AI & Developer Tools

AI Model Cheat Sheet

Every major model's price, context window, and sweet spot — on one page you can bookmark. Last verified July 2026 · printable (Ctrl+P) · updated monthly alongside our price tracker.

Model	Provider	Input $/1M	Output $/1M	Context	Max output	Best for
Gemini 2.5 Flash-Lite	Google	$0.10	$0.40	1M	64K	Bulk classification, tagging, cheapest possible calls
GPT-5.4 Nano	OpenAI	$0.20	$1.25	400K*	128K*	High-volume simple tasks in the OpenAI stack
Gemini 2.5 Flash	Google	$0.30	$2.50	1M	64K	Budget chat & summarization with big context
Claude Haiku 4.5	Anthropic	$1.00	$5.00	200K	64K	Fast production workloads needing Claude quality
GPT-5.6 Luna	OpenAI	$1.00	$6.00	400K*	128K*	Value tier of OpenAI's newest family
Gemini 3.5 Flash	Google	$1.50	$9.00	1M	65K	Speed/intelligence balance, agentic browsing
Gemini 3.1 Pro	Google	$2.00	$12.00	500K	64K	Strong reasoning at mid-tier price
GPT-5.4	OpenAI	$2.50	$15.00	400K*	128K*	Mainstream OpenAI production default
GPT-5.6 Terra	OpenAI	$2.50	$15.00	400K*	128K*	Newest mainstream flagship
Claude Sonnet 5	Anthropic	$3.00†	$15.00†	1M	128K	Coding & agents near-frontier quality at flagship price
Claude Opus 4.8	Anthropic	$5.00	$25.00	1M	128K	Long-horizon agents, hard coding, knowledge work
GPT-5.5	OpenAI	$5.00	$30.00	400K*	128K*	OpenAI's frontier reasoning
GPT-5.6 Sol	OpenAI	$5.00	$30.00	400K*	128K*	Top of the GPT-5.6 family
Claude Fable 5	Anthropic	$10.00	$50.00	1M	128K	The hardest reasoning and longest autonomous runs

Standard-tier list prices, July 2026. †Claude Sonnet 5 intro rate $2/$10 through Aug 31, 2026. *GPT-5.x figures per the GPT-5 family's published specs — confirm on OpenAI's model page for the exact variant.
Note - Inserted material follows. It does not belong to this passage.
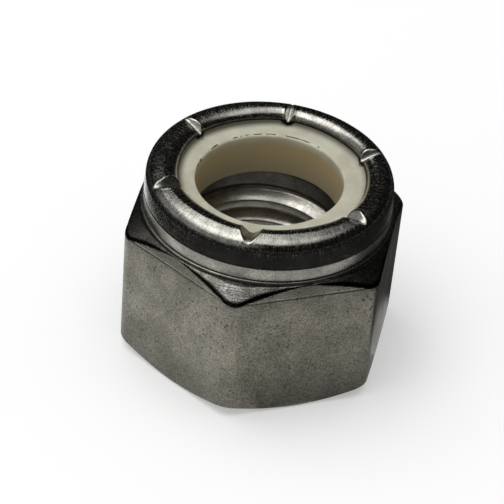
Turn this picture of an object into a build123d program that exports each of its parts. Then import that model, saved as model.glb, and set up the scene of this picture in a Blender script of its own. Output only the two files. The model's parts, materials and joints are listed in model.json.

All listed models support vision input, prompt caching (~90% off repeated input), and batch (~50% off).

Quick picks — skip the analysis

Cheapest that's still good: Gemini 2.5 Flash-Lite ($0.10/$0.40) for classification and extraction; GPT-5.4 Nano if you're already on OpenAI.

Best value flagship: Claude Sonnet 5 — near-frontier coding/agents at $3/$15 (and $2/$10 until Aug 31, 2026).

Biggest context window: Claude's 1M-token models (Fable 5, Opus 4.8, Sonnet 5) and Gemini's 1M Flash tier — roughly 1,500 pages of text in one request.

Longest single output: 128K-output models (Claude 1M-tier, GPT-5.x) — a whole report or codebase-sized diff in one call.

Hardest problems, cost no object: Claude Fable 5 ($10/$50) or GPT-5.6 Sol ($5/$30).

Chatbot at scale: route 80% of traffic to Haiku 4.5 / Gemini Flash, escalate the rest — model it in the chatbot cost simulator.

Reading the spec sheet

Context window = the model's working memory per request (your prompt + documents + history + its answer). 200K ≈ a 300-page book; 1M ≈ five of them.
Max output = the longest single response. You pay output rates for it, so long outputs dominate cost in drafting/codegen workloads.
Filling the whole context costs real money: 1M input tokens on a $3/1M model = $3 per request — caching is what makes big-context workflows affordable.
Prices move ~monthly. This page and the price tracker are verified together — the date at the top is your freshness guarantee.

Frequently asked questions

Which single model should I default to?

For most production work in mid-2026: a flagship-tier model (Claude Sonnet 5, GPT-5.6 Terra, or Gemini 3.1 Pro) as the default, a budget model for easy traffic, and a frontier model only where quality visibly pays for itself.

Are benchmark scores on this page?

Deliberately not — leaderboard positions shuffle monthly and rarely predict your task. Price, context, and output limits are the stable facts; test your top 2–3 candidates on your own data.

How do I estimate my cost with these numbers?

Tokens ÷ 1,000,000 × price. Or skip the arithmetic: the AI cost calculator and token calculator do it live.

Can I print or save this?

Yes — Ctrl+P gives a clean printable version (navigation is stripped automatically). Bookmark the page for the monthly-updated version.